= OBJECTIVE =
Everything from the line containing "function addPiece(name, geometry, material)" down to the line containing "cad_parts[node].hide_render = cad_parts[node].hide_viewport" is to be returned exactly; include both boundary lines and leave out all others.

= DATA PROVIDED =
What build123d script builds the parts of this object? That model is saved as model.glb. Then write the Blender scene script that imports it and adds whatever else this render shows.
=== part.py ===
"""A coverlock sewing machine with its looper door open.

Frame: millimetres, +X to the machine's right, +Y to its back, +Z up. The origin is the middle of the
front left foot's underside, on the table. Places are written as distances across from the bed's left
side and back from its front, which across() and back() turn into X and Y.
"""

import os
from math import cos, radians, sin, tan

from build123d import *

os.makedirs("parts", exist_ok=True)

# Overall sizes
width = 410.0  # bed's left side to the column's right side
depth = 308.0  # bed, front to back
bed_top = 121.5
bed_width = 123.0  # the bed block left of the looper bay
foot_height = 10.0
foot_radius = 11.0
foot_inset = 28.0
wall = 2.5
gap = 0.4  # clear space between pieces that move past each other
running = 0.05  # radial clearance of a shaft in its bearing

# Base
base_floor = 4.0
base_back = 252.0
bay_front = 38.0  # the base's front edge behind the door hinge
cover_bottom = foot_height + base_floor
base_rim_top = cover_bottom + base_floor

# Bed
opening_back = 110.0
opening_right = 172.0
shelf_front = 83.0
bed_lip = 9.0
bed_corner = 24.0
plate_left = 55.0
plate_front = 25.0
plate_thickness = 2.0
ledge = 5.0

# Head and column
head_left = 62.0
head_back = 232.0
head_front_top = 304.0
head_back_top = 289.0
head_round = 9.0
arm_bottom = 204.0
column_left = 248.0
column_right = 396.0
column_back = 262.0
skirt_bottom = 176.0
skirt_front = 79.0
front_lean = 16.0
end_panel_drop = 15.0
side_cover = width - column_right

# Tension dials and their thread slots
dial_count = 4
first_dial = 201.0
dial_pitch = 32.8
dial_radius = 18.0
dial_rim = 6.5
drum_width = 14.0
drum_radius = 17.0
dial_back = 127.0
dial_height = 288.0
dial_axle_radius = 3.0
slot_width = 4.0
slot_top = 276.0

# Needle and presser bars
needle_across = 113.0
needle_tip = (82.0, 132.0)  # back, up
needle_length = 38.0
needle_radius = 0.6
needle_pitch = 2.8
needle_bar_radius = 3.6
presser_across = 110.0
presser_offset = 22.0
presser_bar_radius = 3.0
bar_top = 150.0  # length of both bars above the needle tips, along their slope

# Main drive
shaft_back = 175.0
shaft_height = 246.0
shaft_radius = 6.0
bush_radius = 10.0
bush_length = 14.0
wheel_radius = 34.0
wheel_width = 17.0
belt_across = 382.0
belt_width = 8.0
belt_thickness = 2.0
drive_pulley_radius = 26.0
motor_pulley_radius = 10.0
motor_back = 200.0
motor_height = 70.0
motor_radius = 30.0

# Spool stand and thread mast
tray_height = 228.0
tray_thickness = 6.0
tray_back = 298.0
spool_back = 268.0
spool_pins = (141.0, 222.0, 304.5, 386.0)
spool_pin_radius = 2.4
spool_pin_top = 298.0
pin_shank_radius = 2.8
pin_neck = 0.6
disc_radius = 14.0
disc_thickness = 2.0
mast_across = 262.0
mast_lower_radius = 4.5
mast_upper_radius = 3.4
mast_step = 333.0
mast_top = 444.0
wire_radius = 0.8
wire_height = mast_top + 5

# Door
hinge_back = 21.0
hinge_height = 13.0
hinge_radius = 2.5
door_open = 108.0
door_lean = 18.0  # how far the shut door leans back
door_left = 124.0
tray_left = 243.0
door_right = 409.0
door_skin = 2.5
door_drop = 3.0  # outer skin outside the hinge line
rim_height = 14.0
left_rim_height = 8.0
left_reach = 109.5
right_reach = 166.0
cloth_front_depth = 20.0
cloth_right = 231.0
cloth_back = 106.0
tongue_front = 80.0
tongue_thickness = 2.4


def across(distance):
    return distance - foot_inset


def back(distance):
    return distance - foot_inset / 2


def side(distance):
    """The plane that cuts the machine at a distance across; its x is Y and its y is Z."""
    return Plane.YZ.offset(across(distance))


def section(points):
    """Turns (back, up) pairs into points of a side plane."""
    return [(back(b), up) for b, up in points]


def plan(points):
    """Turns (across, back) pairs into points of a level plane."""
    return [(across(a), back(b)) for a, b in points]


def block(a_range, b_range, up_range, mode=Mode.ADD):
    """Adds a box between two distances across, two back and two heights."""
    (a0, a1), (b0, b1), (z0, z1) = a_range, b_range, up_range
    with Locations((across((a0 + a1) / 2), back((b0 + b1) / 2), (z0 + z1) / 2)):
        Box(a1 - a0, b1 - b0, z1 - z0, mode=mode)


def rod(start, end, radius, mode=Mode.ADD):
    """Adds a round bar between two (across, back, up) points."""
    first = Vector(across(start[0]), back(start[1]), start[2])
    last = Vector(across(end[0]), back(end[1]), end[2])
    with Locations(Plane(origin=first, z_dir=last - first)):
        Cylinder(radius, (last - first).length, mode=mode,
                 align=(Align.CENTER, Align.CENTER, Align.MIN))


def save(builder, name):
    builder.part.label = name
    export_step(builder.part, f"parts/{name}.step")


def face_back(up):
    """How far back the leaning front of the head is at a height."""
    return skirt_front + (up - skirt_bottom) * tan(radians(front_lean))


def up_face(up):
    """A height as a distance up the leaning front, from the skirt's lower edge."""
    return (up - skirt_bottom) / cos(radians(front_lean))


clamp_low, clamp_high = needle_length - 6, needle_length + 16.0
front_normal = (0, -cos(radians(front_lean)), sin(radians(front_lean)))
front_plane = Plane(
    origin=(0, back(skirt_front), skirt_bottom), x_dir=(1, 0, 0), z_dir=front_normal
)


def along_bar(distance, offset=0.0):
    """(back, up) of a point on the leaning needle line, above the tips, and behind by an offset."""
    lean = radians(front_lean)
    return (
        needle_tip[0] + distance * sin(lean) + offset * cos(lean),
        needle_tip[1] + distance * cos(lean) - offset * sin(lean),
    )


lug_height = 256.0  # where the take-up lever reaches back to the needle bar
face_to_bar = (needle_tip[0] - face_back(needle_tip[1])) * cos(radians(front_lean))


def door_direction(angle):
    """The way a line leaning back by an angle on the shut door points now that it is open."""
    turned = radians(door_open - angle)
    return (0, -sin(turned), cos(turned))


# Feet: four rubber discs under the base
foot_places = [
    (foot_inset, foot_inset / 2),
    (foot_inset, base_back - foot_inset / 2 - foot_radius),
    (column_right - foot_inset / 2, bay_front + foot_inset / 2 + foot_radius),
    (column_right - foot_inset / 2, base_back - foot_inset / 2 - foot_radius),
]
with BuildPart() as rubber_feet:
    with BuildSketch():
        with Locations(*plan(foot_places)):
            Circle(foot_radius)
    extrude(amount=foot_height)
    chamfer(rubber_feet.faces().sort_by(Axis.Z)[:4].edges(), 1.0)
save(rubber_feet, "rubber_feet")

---

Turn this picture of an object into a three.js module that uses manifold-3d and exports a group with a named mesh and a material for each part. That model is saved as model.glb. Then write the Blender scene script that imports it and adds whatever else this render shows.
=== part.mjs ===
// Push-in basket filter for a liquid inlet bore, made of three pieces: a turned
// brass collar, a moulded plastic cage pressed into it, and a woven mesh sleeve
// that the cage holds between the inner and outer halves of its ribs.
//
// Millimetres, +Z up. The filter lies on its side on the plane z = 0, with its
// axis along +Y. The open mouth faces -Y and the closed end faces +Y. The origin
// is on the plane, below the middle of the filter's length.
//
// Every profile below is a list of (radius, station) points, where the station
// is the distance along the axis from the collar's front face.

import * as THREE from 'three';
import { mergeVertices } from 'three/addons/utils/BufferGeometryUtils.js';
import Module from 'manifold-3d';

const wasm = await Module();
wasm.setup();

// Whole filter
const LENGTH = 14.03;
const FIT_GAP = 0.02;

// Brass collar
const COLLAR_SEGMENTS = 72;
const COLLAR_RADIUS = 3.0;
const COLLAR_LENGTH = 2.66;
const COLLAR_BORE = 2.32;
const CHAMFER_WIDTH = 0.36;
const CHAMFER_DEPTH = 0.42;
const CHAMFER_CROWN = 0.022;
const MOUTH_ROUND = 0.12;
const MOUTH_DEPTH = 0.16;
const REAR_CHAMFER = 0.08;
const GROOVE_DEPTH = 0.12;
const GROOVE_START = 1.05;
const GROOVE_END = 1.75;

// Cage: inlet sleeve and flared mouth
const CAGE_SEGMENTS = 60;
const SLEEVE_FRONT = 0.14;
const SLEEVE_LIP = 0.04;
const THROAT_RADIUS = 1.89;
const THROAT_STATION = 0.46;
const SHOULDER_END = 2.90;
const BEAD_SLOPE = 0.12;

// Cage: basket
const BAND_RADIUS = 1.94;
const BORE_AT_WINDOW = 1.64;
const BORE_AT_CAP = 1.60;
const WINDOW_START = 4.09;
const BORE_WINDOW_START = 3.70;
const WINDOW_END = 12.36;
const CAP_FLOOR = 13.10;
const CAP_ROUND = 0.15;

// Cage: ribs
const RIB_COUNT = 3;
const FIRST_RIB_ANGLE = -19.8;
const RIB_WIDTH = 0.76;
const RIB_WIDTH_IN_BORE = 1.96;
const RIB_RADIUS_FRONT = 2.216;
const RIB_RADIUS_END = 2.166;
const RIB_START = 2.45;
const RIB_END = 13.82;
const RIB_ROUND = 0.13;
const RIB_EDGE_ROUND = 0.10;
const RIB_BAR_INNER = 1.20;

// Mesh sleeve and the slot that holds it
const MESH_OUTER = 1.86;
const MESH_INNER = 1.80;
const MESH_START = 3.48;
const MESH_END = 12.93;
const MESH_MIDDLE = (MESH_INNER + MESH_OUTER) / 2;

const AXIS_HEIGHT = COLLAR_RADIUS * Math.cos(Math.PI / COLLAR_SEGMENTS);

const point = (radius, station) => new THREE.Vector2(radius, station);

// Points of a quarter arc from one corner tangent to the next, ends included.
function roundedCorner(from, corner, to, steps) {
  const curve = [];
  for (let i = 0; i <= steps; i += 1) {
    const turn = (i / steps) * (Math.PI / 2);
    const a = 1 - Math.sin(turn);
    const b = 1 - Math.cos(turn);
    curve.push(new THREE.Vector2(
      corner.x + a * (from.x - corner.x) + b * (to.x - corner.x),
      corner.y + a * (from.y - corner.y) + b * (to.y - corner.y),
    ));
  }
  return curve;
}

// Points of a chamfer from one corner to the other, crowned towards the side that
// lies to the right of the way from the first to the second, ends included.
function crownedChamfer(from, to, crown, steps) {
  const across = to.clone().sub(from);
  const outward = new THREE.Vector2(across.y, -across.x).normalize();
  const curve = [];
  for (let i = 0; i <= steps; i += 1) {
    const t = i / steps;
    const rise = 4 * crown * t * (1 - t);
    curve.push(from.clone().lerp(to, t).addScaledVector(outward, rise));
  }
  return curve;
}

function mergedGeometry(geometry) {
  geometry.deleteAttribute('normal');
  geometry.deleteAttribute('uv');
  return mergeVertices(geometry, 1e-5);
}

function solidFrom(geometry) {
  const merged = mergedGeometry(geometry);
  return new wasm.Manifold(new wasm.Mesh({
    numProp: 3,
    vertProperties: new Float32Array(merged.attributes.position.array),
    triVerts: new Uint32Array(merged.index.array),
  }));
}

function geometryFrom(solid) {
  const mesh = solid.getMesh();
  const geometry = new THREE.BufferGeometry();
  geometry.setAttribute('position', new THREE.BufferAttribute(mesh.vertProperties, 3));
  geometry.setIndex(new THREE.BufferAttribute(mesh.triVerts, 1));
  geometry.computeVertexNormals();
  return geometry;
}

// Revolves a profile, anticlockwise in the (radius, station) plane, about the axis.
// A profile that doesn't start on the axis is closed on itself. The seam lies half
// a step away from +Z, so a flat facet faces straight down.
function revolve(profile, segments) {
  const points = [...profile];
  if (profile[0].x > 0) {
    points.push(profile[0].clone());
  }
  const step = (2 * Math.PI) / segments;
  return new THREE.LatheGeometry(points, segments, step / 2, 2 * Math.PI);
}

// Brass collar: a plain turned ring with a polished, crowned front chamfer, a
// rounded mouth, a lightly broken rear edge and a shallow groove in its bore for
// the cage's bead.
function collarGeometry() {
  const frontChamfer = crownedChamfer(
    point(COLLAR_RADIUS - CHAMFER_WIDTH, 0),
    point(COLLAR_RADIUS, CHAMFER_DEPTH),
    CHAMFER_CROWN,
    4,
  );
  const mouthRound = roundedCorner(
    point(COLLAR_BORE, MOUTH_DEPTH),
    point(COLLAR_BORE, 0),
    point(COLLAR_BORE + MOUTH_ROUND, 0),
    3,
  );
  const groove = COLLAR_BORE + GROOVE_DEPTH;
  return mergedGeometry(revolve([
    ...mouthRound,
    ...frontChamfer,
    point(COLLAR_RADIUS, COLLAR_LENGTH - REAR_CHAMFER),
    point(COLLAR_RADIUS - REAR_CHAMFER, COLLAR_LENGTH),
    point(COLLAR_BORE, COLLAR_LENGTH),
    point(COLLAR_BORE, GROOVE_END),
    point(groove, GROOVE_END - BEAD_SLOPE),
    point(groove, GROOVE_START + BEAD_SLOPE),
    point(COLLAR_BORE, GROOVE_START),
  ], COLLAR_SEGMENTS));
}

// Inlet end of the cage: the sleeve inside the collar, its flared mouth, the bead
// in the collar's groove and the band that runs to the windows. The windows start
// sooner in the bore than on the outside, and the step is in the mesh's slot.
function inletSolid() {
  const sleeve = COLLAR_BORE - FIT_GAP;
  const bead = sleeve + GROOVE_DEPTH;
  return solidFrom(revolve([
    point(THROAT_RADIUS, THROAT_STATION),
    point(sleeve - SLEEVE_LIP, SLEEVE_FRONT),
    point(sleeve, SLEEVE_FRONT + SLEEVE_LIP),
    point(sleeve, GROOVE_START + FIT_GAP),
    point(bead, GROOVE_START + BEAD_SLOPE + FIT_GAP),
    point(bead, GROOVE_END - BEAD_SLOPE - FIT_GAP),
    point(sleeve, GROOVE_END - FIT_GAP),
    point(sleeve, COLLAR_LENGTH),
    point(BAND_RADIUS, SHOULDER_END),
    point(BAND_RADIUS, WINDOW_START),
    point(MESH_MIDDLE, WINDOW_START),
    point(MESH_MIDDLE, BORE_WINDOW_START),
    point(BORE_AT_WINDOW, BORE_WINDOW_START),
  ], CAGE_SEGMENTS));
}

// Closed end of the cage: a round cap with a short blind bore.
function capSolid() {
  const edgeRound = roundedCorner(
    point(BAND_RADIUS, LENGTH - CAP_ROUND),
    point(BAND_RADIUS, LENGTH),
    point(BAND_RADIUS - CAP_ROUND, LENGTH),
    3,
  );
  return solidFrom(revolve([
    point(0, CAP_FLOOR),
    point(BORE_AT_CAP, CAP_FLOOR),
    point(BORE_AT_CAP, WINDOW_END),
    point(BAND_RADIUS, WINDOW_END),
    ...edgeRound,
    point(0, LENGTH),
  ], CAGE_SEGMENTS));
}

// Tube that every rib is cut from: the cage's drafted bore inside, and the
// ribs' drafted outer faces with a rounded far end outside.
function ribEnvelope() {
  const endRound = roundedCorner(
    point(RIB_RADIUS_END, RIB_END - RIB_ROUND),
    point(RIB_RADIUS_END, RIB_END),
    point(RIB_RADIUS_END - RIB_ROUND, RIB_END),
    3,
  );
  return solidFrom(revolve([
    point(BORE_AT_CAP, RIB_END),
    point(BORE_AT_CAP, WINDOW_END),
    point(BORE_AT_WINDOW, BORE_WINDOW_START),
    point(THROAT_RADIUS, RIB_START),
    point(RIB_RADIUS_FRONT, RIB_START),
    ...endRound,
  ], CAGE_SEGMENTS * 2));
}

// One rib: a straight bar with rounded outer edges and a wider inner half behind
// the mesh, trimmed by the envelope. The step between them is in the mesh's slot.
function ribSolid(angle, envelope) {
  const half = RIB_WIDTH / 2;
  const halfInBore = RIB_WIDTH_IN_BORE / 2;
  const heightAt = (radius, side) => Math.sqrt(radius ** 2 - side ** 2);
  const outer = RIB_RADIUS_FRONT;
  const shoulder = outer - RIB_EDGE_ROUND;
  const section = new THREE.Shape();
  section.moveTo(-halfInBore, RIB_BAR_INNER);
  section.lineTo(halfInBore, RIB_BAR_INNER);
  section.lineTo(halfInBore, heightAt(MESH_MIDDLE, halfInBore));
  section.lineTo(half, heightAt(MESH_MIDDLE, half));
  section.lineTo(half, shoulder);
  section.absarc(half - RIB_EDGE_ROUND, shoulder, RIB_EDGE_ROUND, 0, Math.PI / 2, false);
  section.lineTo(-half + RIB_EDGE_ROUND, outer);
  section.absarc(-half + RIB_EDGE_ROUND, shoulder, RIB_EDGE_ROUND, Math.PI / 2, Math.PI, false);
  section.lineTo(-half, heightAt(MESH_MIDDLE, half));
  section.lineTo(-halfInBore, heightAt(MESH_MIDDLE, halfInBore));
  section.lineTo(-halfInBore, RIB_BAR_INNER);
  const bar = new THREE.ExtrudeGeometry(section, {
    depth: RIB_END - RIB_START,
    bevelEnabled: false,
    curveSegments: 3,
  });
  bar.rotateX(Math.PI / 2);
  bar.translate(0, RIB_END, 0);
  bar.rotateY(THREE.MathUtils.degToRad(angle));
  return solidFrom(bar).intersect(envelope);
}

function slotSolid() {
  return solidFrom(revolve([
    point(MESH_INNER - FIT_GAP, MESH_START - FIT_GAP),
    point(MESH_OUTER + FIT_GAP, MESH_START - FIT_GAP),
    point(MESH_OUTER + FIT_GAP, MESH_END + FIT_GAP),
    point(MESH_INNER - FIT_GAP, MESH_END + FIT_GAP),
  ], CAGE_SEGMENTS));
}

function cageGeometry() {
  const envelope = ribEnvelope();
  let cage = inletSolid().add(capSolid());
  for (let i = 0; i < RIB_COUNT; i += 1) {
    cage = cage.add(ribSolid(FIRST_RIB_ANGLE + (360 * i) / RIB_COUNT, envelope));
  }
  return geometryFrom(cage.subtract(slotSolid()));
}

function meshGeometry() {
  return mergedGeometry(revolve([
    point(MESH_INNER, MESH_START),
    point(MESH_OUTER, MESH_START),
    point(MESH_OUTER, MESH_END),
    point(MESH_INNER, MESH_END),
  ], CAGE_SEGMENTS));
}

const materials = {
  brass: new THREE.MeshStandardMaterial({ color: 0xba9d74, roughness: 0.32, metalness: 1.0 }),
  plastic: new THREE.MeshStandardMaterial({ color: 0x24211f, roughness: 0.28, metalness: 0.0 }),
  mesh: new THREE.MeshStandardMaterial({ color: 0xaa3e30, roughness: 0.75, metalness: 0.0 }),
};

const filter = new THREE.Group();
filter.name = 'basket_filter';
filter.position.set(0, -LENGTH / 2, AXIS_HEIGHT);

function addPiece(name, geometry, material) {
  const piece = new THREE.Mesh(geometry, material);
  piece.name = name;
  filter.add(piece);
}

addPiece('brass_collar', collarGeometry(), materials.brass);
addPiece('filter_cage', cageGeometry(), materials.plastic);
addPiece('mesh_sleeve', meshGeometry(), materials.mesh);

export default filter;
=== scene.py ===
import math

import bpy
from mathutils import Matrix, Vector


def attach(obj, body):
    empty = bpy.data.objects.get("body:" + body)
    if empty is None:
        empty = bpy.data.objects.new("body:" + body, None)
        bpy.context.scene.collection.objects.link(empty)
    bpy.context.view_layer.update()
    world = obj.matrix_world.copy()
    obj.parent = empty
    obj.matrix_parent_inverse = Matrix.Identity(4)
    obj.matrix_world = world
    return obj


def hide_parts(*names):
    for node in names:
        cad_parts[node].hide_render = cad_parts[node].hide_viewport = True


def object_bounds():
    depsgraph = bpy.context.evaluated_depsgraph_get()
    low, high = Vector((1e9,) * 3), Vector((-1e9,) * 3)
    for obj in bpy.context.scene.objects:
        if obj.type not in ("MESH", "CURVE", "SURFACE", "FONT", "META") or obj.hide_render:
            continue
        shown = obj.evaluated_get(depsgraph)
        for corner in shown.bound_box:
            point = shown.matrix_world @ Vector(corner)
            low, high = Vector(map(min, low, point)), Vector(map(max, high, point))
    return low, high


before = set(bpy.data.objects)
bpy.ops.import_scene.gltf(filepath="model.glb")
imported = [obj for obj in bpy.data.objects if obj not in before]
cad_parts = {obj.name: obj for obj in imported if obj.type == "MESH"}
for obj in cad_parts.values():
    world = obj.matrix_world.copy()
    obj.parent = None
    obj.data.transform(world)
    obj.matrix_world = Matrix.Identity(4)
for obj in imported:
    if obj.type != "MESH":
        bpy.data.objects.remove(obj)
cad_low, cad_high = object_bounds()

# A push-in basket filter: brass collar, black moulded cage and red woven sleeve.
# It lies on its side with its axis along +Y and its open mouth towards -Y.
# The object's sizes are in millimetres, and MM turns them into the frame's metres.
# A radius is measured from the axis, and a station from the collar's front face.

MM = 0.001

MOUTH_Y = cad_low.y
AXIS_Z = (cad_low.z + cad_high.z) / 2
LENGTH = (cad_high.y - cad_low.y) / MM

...

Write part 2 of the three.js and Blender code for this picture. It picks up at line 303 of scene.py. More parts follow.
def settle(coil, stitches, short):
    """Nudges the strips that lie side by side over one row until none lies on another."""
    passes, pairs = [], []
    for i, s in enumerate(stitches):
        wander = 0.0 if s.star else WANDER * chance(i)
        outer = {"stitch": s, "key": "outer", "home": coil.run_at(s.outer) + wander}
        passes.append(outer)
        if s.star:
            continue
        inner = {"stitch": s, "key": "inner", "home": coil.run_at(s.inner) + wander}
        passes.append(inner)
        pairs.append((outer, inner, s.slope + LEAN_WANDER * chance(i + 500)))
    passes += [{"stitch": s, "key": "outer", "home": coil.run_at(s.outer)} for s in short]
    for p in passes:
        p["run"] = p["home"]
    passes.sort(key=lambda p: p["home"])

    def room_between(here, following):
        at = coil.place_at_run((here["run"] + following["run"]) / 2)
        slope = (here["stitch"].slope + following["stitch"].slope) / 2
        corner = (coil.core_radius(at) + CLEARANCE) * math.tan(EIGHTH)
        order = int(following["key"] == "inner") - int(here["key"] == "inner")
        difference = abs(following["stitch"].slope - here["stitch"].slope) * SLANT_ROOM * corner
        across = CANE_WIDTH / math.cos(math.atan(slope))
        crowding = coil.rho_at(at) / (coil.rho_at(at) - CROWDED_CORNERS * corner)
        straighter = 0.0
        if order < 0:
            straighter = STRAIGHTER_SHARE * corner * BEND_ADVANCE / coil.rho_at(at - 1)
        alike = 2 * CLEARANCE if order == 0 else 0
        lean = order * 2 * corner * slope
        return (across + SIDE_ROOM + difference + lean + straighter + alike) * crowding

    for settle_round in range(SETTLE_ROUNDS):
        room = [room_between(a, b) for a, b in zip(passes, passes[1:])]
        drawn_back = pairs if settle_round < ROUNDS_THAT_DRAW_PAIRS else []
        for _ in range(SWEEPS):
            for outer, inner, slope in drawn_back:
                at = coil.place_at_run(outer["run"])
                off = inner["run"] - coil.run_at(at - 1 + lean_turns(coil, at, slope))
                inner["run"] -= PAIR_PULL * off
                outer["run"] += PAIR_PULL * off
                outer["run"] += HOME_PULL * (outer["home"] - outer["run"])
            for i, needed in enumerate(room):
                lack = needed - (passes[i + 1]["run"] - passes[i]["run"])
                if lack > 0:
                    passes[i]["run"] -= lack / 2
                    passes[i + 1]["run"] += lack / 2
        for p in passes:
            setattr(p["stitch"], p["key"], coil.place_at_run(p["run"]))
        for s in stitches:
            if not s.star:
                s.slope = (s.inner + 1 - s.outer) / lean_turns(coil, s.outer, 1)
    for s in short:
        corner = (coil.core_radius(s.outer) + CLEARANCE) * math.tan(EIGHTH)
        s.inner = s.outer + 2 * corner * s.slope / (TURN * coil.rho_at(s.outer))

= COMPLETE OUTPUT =
function addPiece(name, geometry, material) {
  const piece = new THREE.Mesh(geometry, material);
  piece.name = name;
  filter.add(piece);
}

addPiece('brass_collar', collarGeometry(), materials.brass);
addPiece('filter_cage', cageGeometry(), materials.plastic);
addPiece('mesh_sleeve', meshGeometry(), materials.mesh);

export default filter;
=== scene.py ===
import math

import bpy
from mathutils import Matrix, Vector


def attach(obj, body):
    empty = bpy.data.objects.get("body:" + body)
    if empty is None:
        empty = bpy.data.objects.new("body:" + body, None)
        bpy.context.scene.collection.objects.link(empty)
    bpy.context.view_layer.update()
    world = obj.matrix_world.copy()
    obj.parent = empty
    obj.matrix_parent_inverse = Matrix.Identity(4)
    obj.matrix_world = world
    return obj


def hide_parts(*names):
    for node in names:
        cad_parts[node].hide_render = cad_parts[node].hide_viewport = True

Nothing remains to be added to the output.